To tackle this issue, we spoke to two experts in the field:
- Adam Burley of Burley Inclusive, an education provider, and the founder of Gradually Fading Support, a pioneering framework for attainment in SEND provision
- …and Hannah Tough, CEO of Inclusion North, a Community Interest Company (CIC) working across the North East, Yorkshire and Humber to make inclusion a reality for people with a learning disability, autistic people and family carers by influencing systems, building leadership and ensuring lived experience shapes policy and practice.
Between us, we identified seven core principles for outcomes in care and support, which should be understood and implemented by support providers, funders and regulators nationwide.
You can read more about each principle below, but in summary, they are as follows…
- There must be a single set of universal themes for outcomes, with the freedom to fully personalise peoples’ personal goals around those themes
- Clearly defined terminology for support outcomes must be adopted by all stakeholders
- The time period of a support goal must always be considered so that outcomes can be practically achieved
- The economic benefit of support outcomes must be considered to ensure they work for individuals, businesses and society
- It must be mandated for stakeholders to prove that outcomes are achieved, and not with the use of arbitrary scoring systems
- The personal choice of the supported individual must be evidenced whenever a support goal is set, or an outcome is reported upon
- Central government must provide the framework for support outcomes to ensure high quality support provision with consistent reporting.
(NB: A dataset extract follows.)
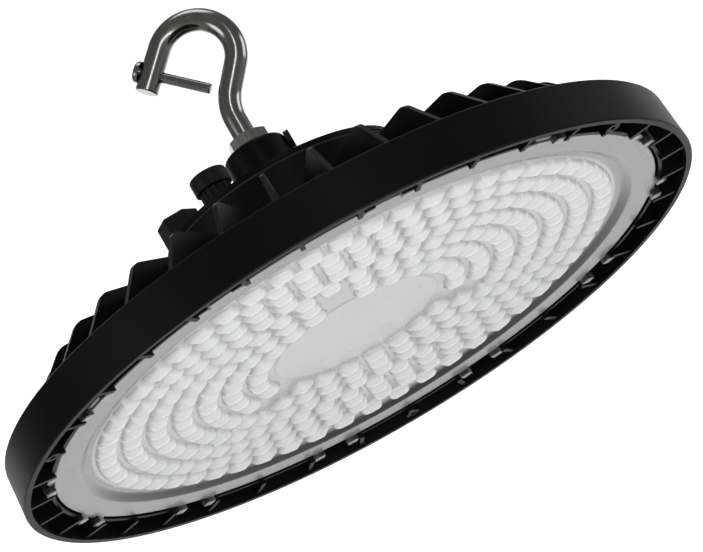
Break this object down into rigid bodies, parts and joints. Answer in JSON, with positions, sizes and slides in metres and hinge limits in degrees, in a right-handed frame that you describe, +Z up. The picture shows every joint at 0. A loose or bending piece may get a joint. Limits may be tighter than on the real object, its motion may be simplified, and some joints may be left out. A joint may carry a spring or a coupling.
{
  "type": "high bay light",
  "caption": "Round hanging industrial light: finned die-cast housing in a hoop, lens plate of lenslets, driver drum and a hook with a locking screw.",
  "frame": {"origin": "centre of the hoop's lower edge, on the surface the light stands on", "axes": "+Z up to the hook, the hook's bend lies in the XZ plane, its mouth faces -X"},
  "size_m": [0.323, 0.323, 0.1695],
  "materials": {
    "casting": "fine matt powder coat",
    "lens_plastic": "frosted clear plastic",
    "rubber": "dull",
    "board_white": "white solder mask",
    "package": "phosphor in a white frame",
    "zinc": "zinc plated",
    "pad": "soft grey sheet",
    "hook_steel": "polished",
    "black_steel": "black oxide",
    "black_plastic": "fine grain",
    "membrane": "woven film",
    "tray": "moulded",
    "board_green": "green solder mask",
    "transformer": "wound block with taped sides",
    "capacitor": "sleeve",
    "choke": "enamelled copper",
    "terminal": "moulded",
    "lead": "insulated lead"
  },
  "bodies": {
    "root": {"housing": "casting", "lens_plate": "lens_plastic", "lens_gasket": "rubber", "led_board": "board_white", "led_packages": "package", "board_screws": "zinc", "thermal_pad": "pad", "top_cover": "casting", "cover_gasket": "rubber", "cover_screws": "zinc", "hook": "hook_steel", "hook_nut": "hook_steel", "lock_screw": "black_steel", "safety_screw": "hook_steel", "gland_body": "black_plastic", "gland_cap": "black_plastic", "gland_seal": "rubber", "vent_body": "black_plastic", "vent_cap": "black_plastic", "vent_membrane": "membrane", "fitting_seals": "rubber", "locknuts": "black_plastic", "driver_tray": "tray", "driver_board": "board_green", "driver_screws": "zinc", "transformer": "transformer", "capacitors": "capacitor", "output_choke": "choke", "terminal_block": "terminal", "lead_grommet": "rubber", "led_leads": "lead"}
  },
  "joints": []
}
From working in adult social care, we believe these principles are eminently practical for daily use in care and support.
Support provision is already heavily documented, with the widespread use of digital social care records (DSCR) used to collect, organise and share data. This means that much of the infrastructure needed to report on the implementation of these principles is largely already in place.
Furthermore, these principles are crucial to ensuring the long-term economic viability of Britain’s adult social care sector, and to enabling the greatest independence, quality and enjoyment of life for people who receive support.
1. There must be a single set of universal themes for outcomes
Different stakeholders prefer different types of outcomes, depending on their personal or professional priorities.
Organisations, including support providers, governments and regulators, prefer data metrics, cost-savings, and anything else that makes for simpler reporting.
Individuals, by contrast, mostly don’t care about data, but do care if they can go to the shops independently or have their breakfast at the right time. Furthermore, individuals’ goals are highly varied. In order for support to be personalised, therefore, any framework needs to be able to accommodate infinite flexibility into its design.
The answer is to adopt:
- a common set of themes
- …around which peoples’ personal goals and outcomes can be organised.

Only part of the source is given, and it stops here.